WWE would not likely be on this board. I say this because Vince McMahon (and likely Paul Levesque) would never associate themselves with any perceived competitor. This exists outside of the ‘WWE Universe’ so it’s lava to them.

If I’m speculating, the governing body would consist of Tony Khan (AEW), Takami Ohbari (New Japan), David Sahadi (Impact), Rossy Ogawa (Stardom), Sanshiro Takagi (Noah/DDT/TJPW), Court Bauer (MLW), Marisela Peña (AAA), Brett Lauderdale (GCW), Billy Corgan (NWA), and Jeanie Buss (WOW). 

This governing body could share resources, research, analytics, talent, and work together in efforts to make professional wrestling the best it can possibly be.
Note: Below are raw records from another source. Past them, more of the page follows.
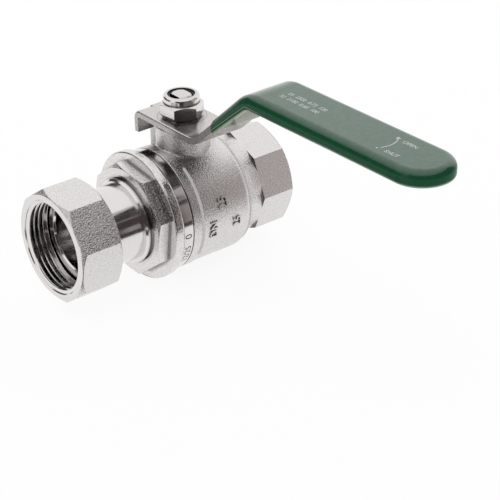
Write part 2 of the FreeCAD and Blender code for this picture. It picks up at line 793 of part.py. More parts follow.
def lever_sleeve():
    """Soft sleeve over the handle: rounded shoulders above, skirts and a shallow hollow below."""
    end_u = handle_end + over
    solid = side_solid(sleeve_outline(end_u), -sleeve_half, sleeve_half)
    solid = solid.common(rounded_end(sleeve_half, handle_end))
    solid = solid.makeFillet(sleeve_round, skin_edges(solid, 1))
    solid = solid.makeFillet(lip_round, skin_edges(solid, -1))
    solid = solid.cut(lip_hollow(end_u)).cut(steel_core(sleeve_fit)).cut(vent())
    return solid.common(beyond_mouth(0.0))


def save(shape, name):
    moved = shape.copy()
    moved.translate(V(origin_inset - outlet_x, 0, 0))
    moved.exportStep("parts/" + name + ".step")


save(valve_body(), "valve_body")
save(end_cap(), "end_cap")
save(union_tail(), "union_tail")
save(union_nut(), "union_nut")
save(seat_ring(-1), "seat_ring_inlet")
save(seat_ring(1), "seat_ring_outlet")
save(end_cap_seal(), "end_cap_seal")
save(ball(), "ball")
save(stem(), "stem")
save(stem_ring(ring_low_z), "stem_o_ring_lower")
save(stem_ring(ring_high_z), "stem_o_ring_upper")
save(stem_thrust_washer(), "stem_thrust_washer")
save(lever(), "lever")
save(lever_sleeve(), "lever_sleeve")
save(lever_lock_nut(), "lever_lock_nut")
save(lock_nut_insert(), "lock_nut_insert")
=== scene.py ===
import math
import bmesh
import bpy
from mathutils import Matrix, Vector


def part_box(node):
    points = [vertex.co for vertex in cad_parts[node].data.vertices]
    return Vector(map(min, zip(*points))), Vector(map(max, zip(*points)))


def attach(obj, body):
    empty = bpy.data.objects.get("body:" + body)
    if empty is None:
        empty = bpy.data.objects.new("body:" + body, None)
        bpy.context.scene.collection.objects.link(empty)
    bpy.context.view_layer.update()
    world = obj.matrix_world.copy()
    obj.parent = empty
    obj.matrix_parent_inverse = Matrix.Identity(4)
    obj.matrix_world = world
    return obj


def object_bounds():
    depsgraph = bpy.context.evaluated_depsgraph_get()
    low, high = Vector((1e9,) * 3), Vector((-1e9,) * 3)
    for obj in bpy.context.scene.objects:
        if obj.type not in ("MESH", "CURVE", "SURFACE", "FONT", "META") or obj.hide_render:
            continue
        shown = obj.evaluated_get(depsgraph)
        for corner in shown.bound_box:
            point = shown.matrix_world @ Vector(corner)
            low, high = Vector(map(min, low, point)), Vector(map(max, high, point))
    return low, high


# Looks of an isolating valve with a union nut, a female outlet and a green sleeved lever.
# Lengths are metres in the frame of the solids: the pipe runs along X, the stem along Z, the shut lever towards -Y.
MM = 0.001

# Where the stem stands in the frame
STEM_X = -41.95 * MM

# The photograph's camera
CAMERA_PLACE = Vector((-0.455512, -0.567140, 0.357482))
CAMERA_AZIMUTH = math.radians(-37.336)
CAMERA_ELEVATION = math.radians(28.124)
CAMERA_ROLL = math.radians(-1.649)
CAMERA_LENS = 126.32
CAMERA_SHIFT = (0.0601, -0.0377)

# Studio: its white, the greys of its flags and cards, and its levels of light
WHITE = (1.0, 1.0, 1.0)
FLOOR_WHITE = (0.92, 0.92, 0.92)
FLAG_DARK = (0.055, 0.043, 0.045)
FLAG_GREY = (0.26, 0.23, 0.23)
CARD_GREY = (0.47, 0.43, 0.425)
BAND_GREY = (0.33, 0.30, 0.295)
FLOOR_SIZE = 3.0
FILL_LEVEL = 0.45
FLOOR_GLOW = 1.06
FLOOR_SHARE = 0.86
LAMP_RADIANCE = 1.0
FRONT_AZIMUTHS = (-168.0, -14.0)
FLAG_REACH = 1.35
CARD_Y = -0.11
CARD_GAP = 0.001

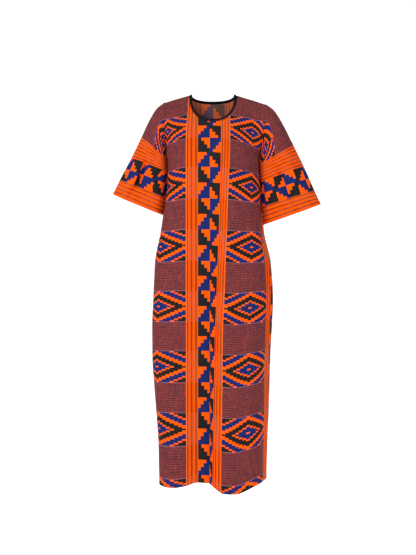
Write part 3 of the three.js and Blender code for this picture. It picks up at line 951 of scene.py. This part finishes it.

It’s the basic sentiment of “stronger together”, and it seems like everyone else in the industry gets this…

Going Home

In 2022, FTR cemented themselves as one of the greatest tag teams to ever grace the business. They did this not as a part of WWE, but as a part of a promotion that simply wants to work with others for the sake of the business.

I would love to see WWE get on board with a governing body. But at this moment, I don’t see this ever happening. The bottom line is just too important in Stamford. But here is the possible end result, otherwise:

-WWE stays in their bubble. Their base continues to plateau/decline (as it has for two decades). There is no large growth.
-AEW stays in their larger universe with working relationships. Growth is plateaued because not everyone has time to be a hardcore, nerdy, wrestling fan.
-Growth for both major promotions continues to be minimal at best.
-The influence of a continued potential WWE decline perceptually negatively affects the rest of the industry, since WWE is still the #1 promotion.


We find a way to bring all the fan bases together under one working relationship.

This isn’t a monopoly or merger. It’s a way to save professional wrestling by having literally everyone throw their hats in the ring for the sake of the future. Simply put, there are more possibilities in a governing body where everyone works together, than to keep up a façade of “competition” where the sport is hurt overall.

Pipedream? Probably. But is it best for business? I think so.